Sorry to reply to such an old thread - I’m glad I found it though because I’m facing down the exact same issue you described with your PSU.

I got my CP2 about 5 years ago, and installed a hdd and a 3.5” floppy drive. Made a config disk and installed DOS 6.2 or something. Had a blast with it - and it held up between multiple moves within the past few years.

Sadly, I ended up letting it sit for a long while after getting my hands on a VT103. Long story short, I went to boot it up this morning and could immediately tell the PSU had given up.I tried some basic cleaning and reseating, but the same persistent beeping and flickering happens. I found this thread and was so relieved to see someone else already encountered this.

So, my plan is to get my hands on a small-ish, modern PSU and retrofit. I have already desoldered (more or less) the edge connector from the PSU - I have no plans to try and fix the faulty OEM power supply as that is not my wheelhouse (software engineer 😉 ). I do however think I can handle mapping the pinouts from a newer mini-atx PSU, and buttoning everything up nicely.

Anyway - I was mainly just wondering if you ended up fixing your stock PSU or replacing. I also would love some tips on connecting an ATX psu, as I noticed you had the motherboard powered without all of the pins connected.

Thanks!

Hello

I just connected a few wires (double ups for 5V and GND). I'd have done that a bit neater these days.

I still have this machine and it still works.
CR2032 only lasts a couple years compared to the 10 years of the lithium thionyl chloride 3.6V it's meant to take. Those cost more tho.
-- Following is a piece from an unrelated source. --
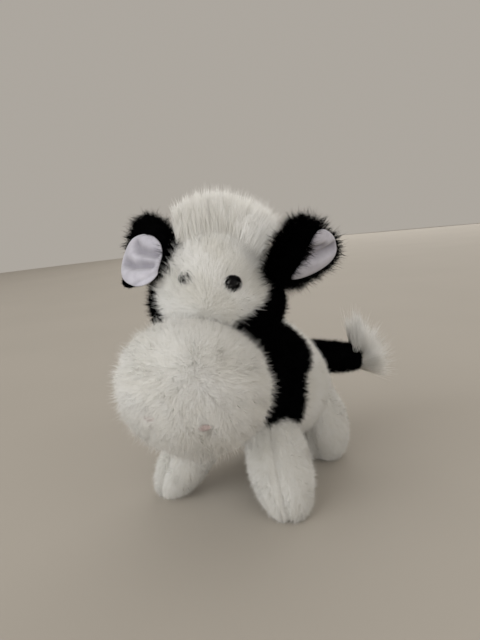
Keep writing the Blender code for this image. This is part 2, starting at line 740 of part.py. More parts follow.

Just wire up the ATX PSU as per my pinout and you should be good.
ATX PS_On (green wire) should connect to GND to make it always on (you control power with the original rocker switch).
If you use an ISA card that needs -5V, you can add a 7905 regulator with a couple caps to the edge connector like I did.

The original IEC power input socket had a mains input filter module attached. I cut this open and replaced the paper film X2 caps with modern plastic film X2 caps. Not sure if they all have paper film caps - other types don't need to be replaced.